So the Magnificent Seven has been having a rough start to 2026, and honestly, that's created an interesting setup if you know where to look.



Nvidia and Meta are now trading cheaper than the broader S&P 500 when you look at forward earnings - and that's the metric that actually matters if you're thinking long-term. Most people still look at the trailing price-to-earnings ratio, which can make both stocks seem expensive. But here's the thing: the forward P/E ratio tells a different story because it factors in what analysts expect these companies to actually earn next year.

Nvidia's sitting at 22.1 forward P/E versus 23.6 for the S&P 500. Meta's similarly positioned. That's compelling when you think about what these companies are capable of.

Let's talk Nvidia first. The company just posted 65% revenue growth and nearly 60% EPS growth for the fiscal year ended in January. Yeah, the stock price has run up, but the earnings have actually kept pace. The real question is whether that growth rate is sustainable - and I think most of the market is pricing in the assumption that it isn't.

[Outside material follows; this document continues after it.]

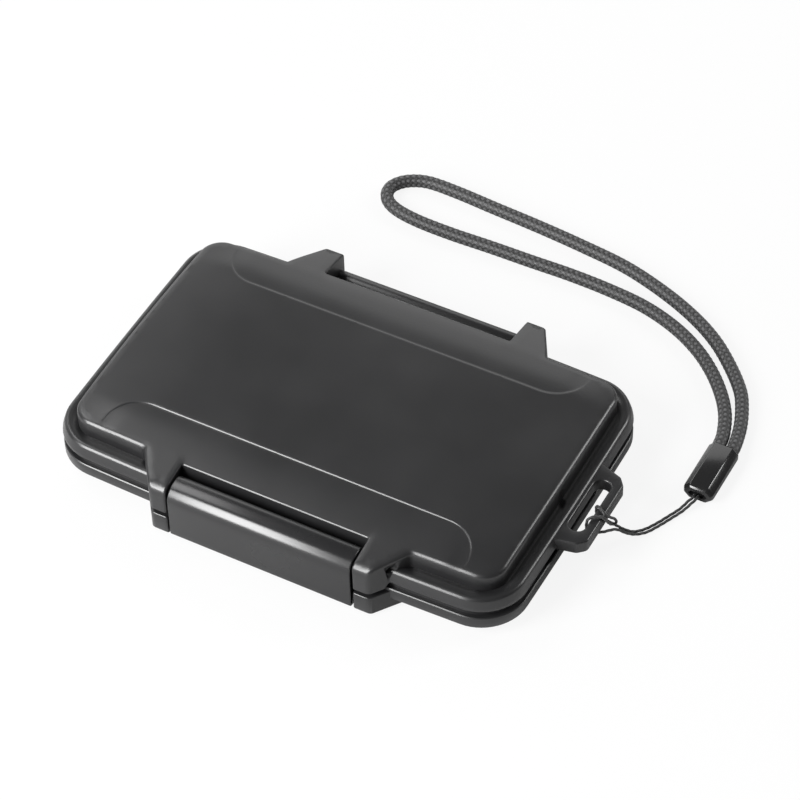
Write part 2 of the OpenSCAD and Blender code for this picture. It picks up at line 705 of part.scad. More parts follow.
module base_tray() {
    top = floor_t + base_tray_t;
    finger_l = (card_columns - 1) * card_pitch_x + pocket_w;
    color("#3a3a3c")
    difference() {
        tray_block(floor_t, top);
        at_each_card()
            translate([-pocket_w / 2, -pocket_l / 2, top - card_depth])
                cube([pocket_w, pocket_l, card_depth + 1]);
        for (j = [0:card_rows - 1])
            translate([-finger_l / 2, (j - (card_rows - 1) / 2) * card_pitch_y - finger_w / 2,
                       top - card_depth])
                cube([finger_l, finger_w, card_depth + 1]);
    }
}

module lid_tray() {
    low = ceiling_h - lid_tray_t;
    color("#3a3a3c")
    difference() {
        tray_block(low, ceiling_h);
        at_each_card() {
            translate([-small_pocket_w / 2, -small_pocket_l / 2, low - 1])
                cube([small_pocket_w, small_pocket_l, small_card_depth + 1]);
            translate([0, small_pocket_l / 2, low - 1]) cylinder(h = small_card_depth + 1, r = 4);
        }
    }
}

module loop_cord() {
    color("#1c1c1d") tube(loop_route, loop_r, 8, [0, 0, 1]);
}

// Flattened sleeve with a domed lower end, flat where the thin cord meets it
module ferrule() {
    half_flat = (ferrule_w - ferrule_h) / 2;
    dome_r = 9;
    dome_y = ferrule_y[0] + dome_r - 0.3;
    color("#1a1a1b")
    intersection() {
        translate([ferrule_x, ferrule_y[1], ferrule_z]) rotate([90, 0, 0])
            linear_extrude(ferrule_y[1] - ferrule_y[0]) {
                for (s = [-1, 1]) translate([s * half_flat, 0]) circle(ferrule_h / 2);
                square([2 * half_flat, ferrule_h], center = true);
            }
        translate([ferrule_x, dome_y, ferrule_z]) union() {
            sphere(dome_r);
            translate([-dome_r, 0, -dome_r]) cube(2 * dome_r);
        }
    }
}

module wrist_cord() {
    color("#161616") tube(wrist_route, wrist_r, 8, [0, 0, 1]);
}

lid_shell();
base_shell();
latch();
latch_pin();
hinge_pin();
seal_ring();
base_tray();
lid_tray();
loop_cord();
ferrule();
wrist_cord();
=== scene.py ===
"""Dresses the hinged card case: moulded shells, snap latch, card trays, seal, pins and wrist strap."""

import math

import bmesh
import bpy
import numpy as np
from mathutils import Matrix, Vector
from mathutils.geometry import delaunay_2d_cdt


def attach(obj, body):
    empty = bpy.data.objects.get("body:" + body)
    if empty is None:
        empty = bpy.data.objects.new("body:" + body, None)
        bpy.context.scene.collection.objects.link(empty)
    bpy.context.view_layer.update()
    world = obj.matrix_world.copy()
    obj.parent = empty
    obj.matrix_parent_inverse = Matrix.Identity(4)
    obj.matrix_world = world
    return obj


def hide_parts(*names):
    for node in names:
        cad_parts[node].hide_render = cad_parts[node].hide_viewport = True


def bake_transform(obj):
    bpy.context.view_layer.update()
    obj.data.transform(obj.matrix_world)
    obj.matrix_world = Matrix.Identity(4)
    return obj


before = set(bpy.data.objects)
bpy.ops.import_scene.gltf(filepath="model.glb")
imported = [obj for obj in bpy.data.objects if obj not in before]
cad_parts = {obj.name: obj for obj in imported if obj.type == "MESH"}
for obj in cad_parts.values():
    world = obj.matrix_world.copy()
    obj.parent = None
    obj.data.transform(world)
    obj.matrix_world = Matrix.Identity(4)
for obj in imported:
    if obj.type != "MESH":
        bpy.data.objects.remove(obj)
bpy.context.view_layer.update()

MM = 0.001

# Shell, in millimetres
HALF_W, HALF_D = 66.0, 42.1
FRONT_BOW, SIDE_BOW = 1.3, 0.4
RIM_STEP = 4.7
PANEL_R = 6.0
CAVITY_IN = 6.6
RIM_UNDER, BASE_RIM_TOP, PARTING, LID_LAND = 3.7, 7.5, 8.7, 8.8
LID_RIM_LOW, LID_RIM_TOP, LEDGE, RIM_ROUND = 9.9, 13.2, 13.0, 1.2
SEAL_FLOOR, GROOVE = 6.1, 1.3
PANEL_EDGE, LID_TOP = 18.2, 19.8
CREASE_X, CREASE_Y, CREASE_R, SHOULDER_Z, BEND_Y = 42.3, 24.4, 9.6, 19.35, 29.0
CEILING = 16.2

# How the lid's top falls from its middle to its edges, in millimetres
MIDDLE_CROWN = 0.15
END_FALL_X, END_FALL_W = 38, 21.9
END_CROWN, END_CROWN_HALF = 0.8, 36
CORNER_FALL_Y, CORNER_FALL_D, CORNER_FALL_X = 27, 9.5, (40, 52)
SHOULDER_FADE_X = (49, 53)

# Middle of the lid rim's rounded edge: inset from the outline, and height
RIM_EDGE_IN, RIM_EDGE_Z = 1.77, 12.6

# Rooms cut into the rims: the latch's and the hinge's in the lid, the hinge ears' in the base
ROOM_X, ROOM_Y, HINGE_ROOM_Y = 27.3, 37.0, 41.55
EAR_ROOM_X, EAR_ROOM_LOW, EAR_ROOM_Y = (26.8, 39.5), 5.0, 41.15

# Hinge and latch
HINGE_Y, HINGE_Z, BARREL_R, BARREL_X = 44.85, 9.2, 2.6, 26.9
HINGE_EAR_X, HINGE_WALL_Y, HINGE_EAR_R = 27.2, 37.8, 3.3
PIVOT_Y, PIVOT_Z, LATCH_R, LATCH_X = -41.3, 14.5, 2.5, 26.0
EAR_X, EAR_FRONT, BAY_WALL_Y, BAY_FLOOR = 26.5, -46.4, -37.4, 11.6
FRONT_EAR_LOW, BASE_EAR_TOP, BASE_EAR_LOW = 8.4, 6.7, 0.5
CATCH_X = 24.3
PIN_R, LATCH_PIN_HALF, HINGE_PIN_HALF = 1.0, 33.5, 32.6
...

Here's where it gets interesting though. Yes, Nvidia's heavily dependent on a handful of hyperscalers for data center revenue, which is 90% of their business. That's a concentration risk. But if the company can diversify that customer base and expand into robotics and physical AI, the long-term runway is massive. Even if growth moderates to 20-30% annually, the price-to-earnings multiple you're paying right now wouldn't look crazy in hindsight.

Meta's a different animal entirely. While other hyperscalers are dumping money into data center infrastructure and hoping it pays off eventually, Meta is actually monetizing AI right now. They're using it to improve their apps, connect users with relevant content and ads, and power their Llama models. The family of apps is so profitable that they can afford to be aggressive with spending while still improving margins.

That's the real difference - Meta's an AI snowball. Investments compound. Better targeting drives higher-margin growth, which generates more cash flow for the next bet. When you look at the price-to-earnings valuation on forward earnings, Meta looks like a value play, but it's actually executing better than most people realize.

If you're trying to pick between the two, it comes down to your thesis. Nvidia if you think the infrastructure buildout is just getting started. Meta if you want to own a company that's already proving AI investments can drive real returns. Either way, both are worth considering at these levels - the cheaper they get, the better the risk-reward becomes.